New olim arrive in Israel.
New olim arrive in Israel. Photo: Elle Yahalom
Religious rights groups heavily criticized the Interior Ministry on Monday for its failure to draw up clear guidelines for the approval of converts who became Jewish abroad and subsequently apply to make aliya under the right of return.

In 2005, the High Court of Justice ordered the ministry and its Population, Immigration and Border Authority to produce clear criteria for accepting or rejecting the request to make aliya made by someone who converted abroad.

In response to questions from The Jerusalem Post, the Interior Ministry said on Monday that it was still utilizing draft criteria to evaluate foreign converts and that new criteria were still being negotiated between the government, the Jewish Agency and religious movements conducting conversions.

It is unclear if the draft criteria currently in use have been approved and if so, by whom. The Interior Ministry did not respond to questions regarding the approval of the draft criteria.

“It is completely undemocratic and antithetical to Jewish tradition to persecute converts in this way without due process,” said Rabbi Seth Farber, the director of the ITIM religious rights advocacy group and rabbi of an Orthodox community in Ra’anana.

“These draft criteria contravene the 2005 Supreme Court decision, and also impinge on the autonomy of Diaspora Jewish communities to determine their own standards of conversion.”

In January 2011, the Conservative and Reform movements in Israel decided to freeze petitions they made to the High Court of Justice to have conversions done under their auspices recognized by the state. In return, the government agreed to set up a framework for negotiations between the Interior Ministry, the Jewish Agency and the Conservative and Reform movements to produce a clear set of criteria by which to approve or deny the application for immigrant status by someone who converted outside of Israel.
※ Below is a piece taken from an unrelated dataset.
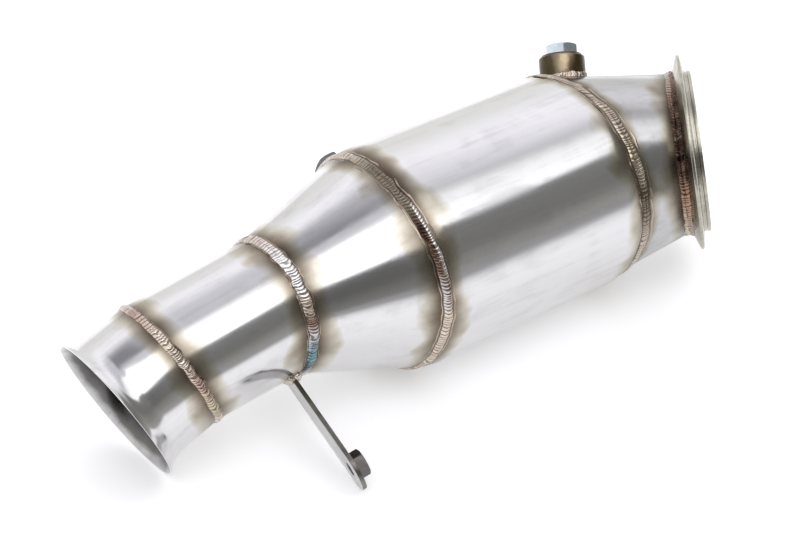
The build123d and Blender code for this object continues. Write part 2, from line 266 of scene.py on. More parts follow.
class DOWNPIPE_PG_fittings(bpy.types.PropertyGroup):
    """Sizes of the sensor bosses, their plugs, and the support strip with its nut."""

    boss_diameter: length("Boss", 0.0265, "Outside diameter of a boss")
    boss_height: length("Boss height", 0.0123, "Height of a boss above the wall")
    boss_chamfer: length("Boss chamfer", 0.0007, "Chamfer round the top")
    thread_diameter: length("Thread", 0.017, "Bore of a boss")
    washer_diameter: length("Washer", 0.0235, "Outside diameter of the washer")
    washer_thickness: length("Washer thickness", 0.001, "Thickness of the washer")
    plug_hex: length("Plug hexagon", 0.017, "Across the flats of the plug")
    plug_height: length("Plug height", 0.006, "Height of the plug's head")
    plug_chamfer: length("Plug chamfer", 0.0012, "Width turned off the hexagon's corners")
    front_angle: turn("Front boss angle", 158.4, "From the transition's hinge line")
    front_setback: length("Front boss setback", 0.016, "From the can's inlet seam along the wall")
    front_turn: turn("Front plug turn", -2.0, "Where the front plug was tightened")
    rear_angle: turn("Rear boss angle", 7.6, "Above the can's far side")
    rear_setback: length("Rear boss setback", 0.0283, "From the can's outlet seam")
    rear_turn: turn("Rear plug turn", 19.0, "Where the rear plug was tightened")
    strip_width: length("Strip width", 0.024, "Width of the support strip")
    strip_thickness: length("Strip thickness", 0.0026, "Thickness of the support strip")
    strip_length: length("Strip length", 0.0678, "From its root to the round end's centre")
    strip_yaw: turn("Strip yaw", 5.1, "Turn of the strip away from square")
    strip_drop: turn("Strip drop", 15.5, "Fall of the strip on its run")
    strip_twist: turn("Strip twist", 19.9, "Twist of the strip about its run")
    strip_setback: length("Strip setback", 0.003, "Root from the pipe's seam")
    strip_root_angle: turn("Strip root angle", 60.7, "Root below the pipe's side")
    strip_hole: length("Strip hole", 0.0075, "Diameter of the hole")
    strip_hole_setback: length("Hole setback", 0.0008, "Hole's centre before the round end's")
    nut_hex: length("Nut hexagon", 0.013, "Across the flats of the nut")
    nut_height: length("Nut height", 0.006, "Height of the nut")
    nut_chamfer: length("Nut chamfer", 0.001, "Width turned off the nut's corners")
    nut_bore: length("Nut bore", 0.0067, "Bore of the nut")
    nut_turn: turn("Nut turn", 0.0, "Where the nut was fixed")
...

To date, there has only been one meeting between the relevant parties, which took place at the beginning of 2011.

In a recent case, Lidiah Bikus from Moldova spent a year studying Orthodox Judaism in Bnei Brak. She requested to convert in Israel but her request was refused so she returned to the Ukraine and converted there through an Orthodox rabbi in Kiev. Her conversion was subsequently recognized by the Chief Rabbinate of Israel, and the Rabbinical Court of Bnei Brak, directed by Rabbi Shmuel Karlitz.

Bikus then tried to make aliya from the Ukraine but encountered numerous bureaucratic hurdles from the Interior Ministry for over a year before they requested specific documents regarding her conversion and request for aliya.

The Interior Ministry said she has not yet provided the relevant documents, including signed statements from those she studied under while in Israel. One of the ministry’s main concerns is to prevent foreign workers from abusing the right of return, granted to Jews and converts alike.

Bikus worked as a caregiver in Bnei Brak from 2002 to 2008.

According to ITIM, which is assisting Bikus in her application, since she was not allowed to convert through the state conversion process, Bikus cannot produce the documents they are requesting, as her studies here were informal.

Chairman of the Knesset Committee for Aliya, Absorption and the Diaspora, MK Danny Danon (Likud) told the Post that he would evaluate Bikus’s case and, if necessary, hold a committee hearing to solve the wider problem.

“Any Jew who wants to make aliya should be allowed to do so,” he told the Post.

“The committee and the Knesset are working hard to reduce the bureaucratic obstacles that exist at the moment and the incident uncovered by The Jerusalem Post has to be examined.

“The State of Israel is the home of the Jewish people and needs to have the feel of a home so that Jews in the Diaspora are able to preserve their connection to it and to immigrate to Israel if they so wish.”

According to a 1988 Supreme Court decision, the criteria determining whether or not someone who converted abroad is eligible to immigrate to Israel under the Law of Return are that the community and rabbi through whom they converted must be confirmed by the state. In turn, the community and rabbi must confirm that they recognize the convert as a Jew and a community member in good standing.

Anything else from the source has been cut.